First check that using your code in commande line works with some data :
python src/main.py --arg-1 value1 --src ~/Documents/Dataset/Tabular/data.csv --dst output/resultat.csv
Check that the command you used for test ( python src/main.py
) is the one provided in the yaml file and check the name of your args and the mandatory one
implementation:
container:
command: [python, /src/main.py]
args: [
--src, {inputPath: src},
--dst, {outputPath: dst},
--arg-1, {inputValue: arg_1}
]
All arguments of your scripts must be in the implementation section of the component.yaml AND they must be mapped with the inputs section.
The inputs section is what the user gonna see when using your component and the implementation section is the way you components is going to be ran when used in a scheduled pipeline.
If you are a power user you can install Docker and you can check that your Dockerfile is ok with the following command
docker build -t my-component .
docker images
docker run -d my-component
Check that some basic command line allow to run your transformation on test data :
A component.yaml file is provided for example.
The yaml file should reflect how to use your script :
- how to run it : implementation -> container -> command
- how to pass the parameters : implementation -> container -> command
- how to map the parameters : implementation -> container -> args
The name
, label
and description
are what your user will see in the component library.
The inputs
are the description of your variable.
The implementation
fields is how the script will be run. The args
subfield is how to map the user parameter to your script args. It's a list of element separated by ,
. The command will be composed by inlining them (and replacing those in {} by the corresponding input)
--args-name, {type: input_name},
- args-name : the name of the args parsed by your scripts
- type : one of
inputPath, outputPath, inputValue
.- inputValue will be used in the UX as a user defined parameter.
- inputPath is the the mapping of node input to argument name. For example
--src, {inputPath: src}
means that the input of your node will be mapped to thesrc
argument - outputPath is the mapping of your output
inputPath and outputPath will be auto filled by the Scheduler when a pipeline Template is ran.
A default Dockerfile is provided. It works in most of case but you're free to adapt it.
Commit all your work and push it to your git repo ( github or gitlab ). Note the name of the repo and the branch will be asked when installing the component in your Prevision library.
Go to your prevision account :
- pipelines > pipeline Components > New Pipeline Components
And input your repo information.
If everything is ok, the component status will be list as done
in about 5 minutes.
Note that the component is not ran when installed. It only checks that the dockerFile works fine and all parameters in component.yaml are fine.
The component will be be ran only when a pipeline template using the component is scheduled to run.
If the status is not done after a few minutes ( ~10mn ) something went wrong ( except if you got a lot of module to install and setup in your Dockerfile )
- check that your variable name in the yaml file and the argparser in python source code are the same.
- check your hyphen and underscore ('-' and '_') in input name and arguments name
- check that all file are at the right place and that the command in the yaml file use the path built in the dockerfile
# in yaml file
command: [python, /src/main.py]
must use the same path than
COPY requirements.txt /requirements.txt
RUN python -m pip install -r /requirements.txt
COPY . /
- you cannot use positionnal parameters in args.
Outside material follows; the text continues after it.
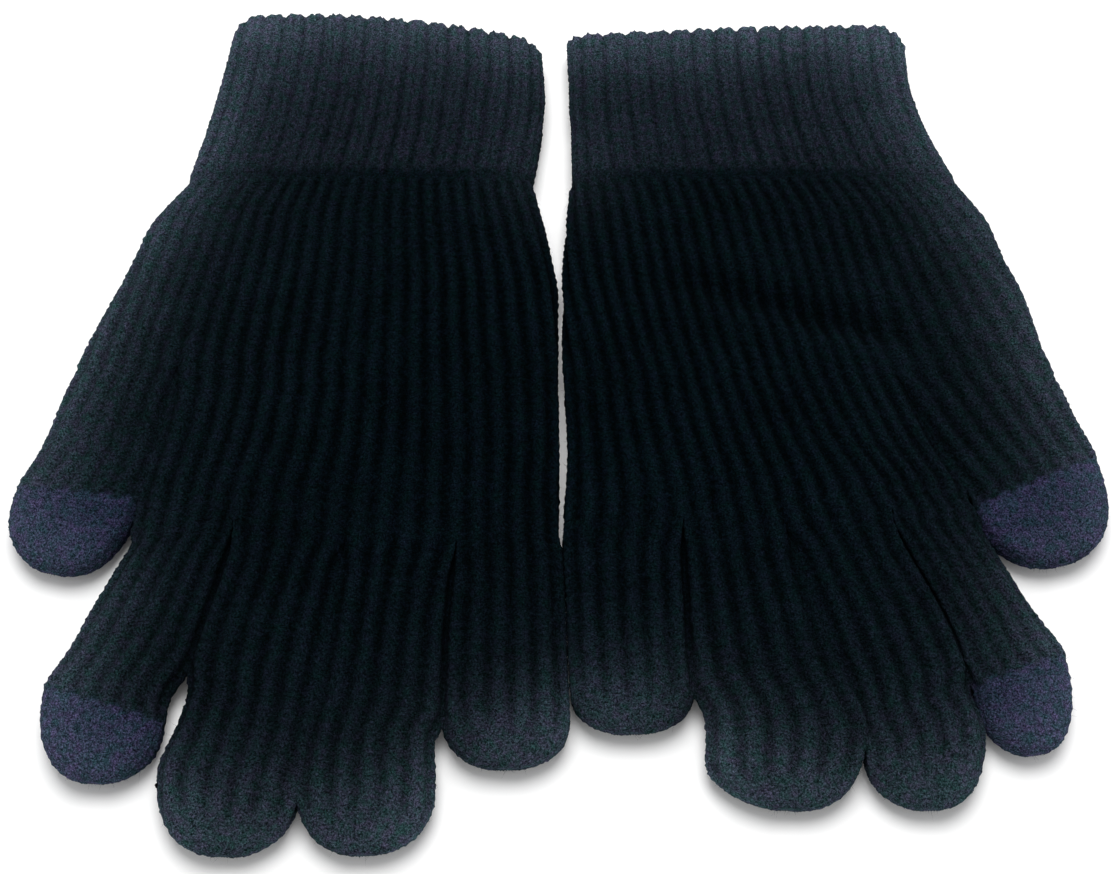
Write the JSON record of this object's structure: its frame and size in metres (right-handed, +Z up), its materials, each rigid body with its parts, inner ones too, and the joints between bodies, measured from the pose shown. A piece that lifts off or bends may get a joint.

Check that your script does not require positionnal argument.
- IMPORTANT : if your component save a file ( output path ), it must create the directory structure. For example :
Path(args.output_dataset_path).parent.mkdir(parents=True, exist_ok=True)
df.to_csv(args.output_dataset_path, index=False)
If the components failed while executed, a log is provided in the "Schedule run" section, for each component unn the pipeline.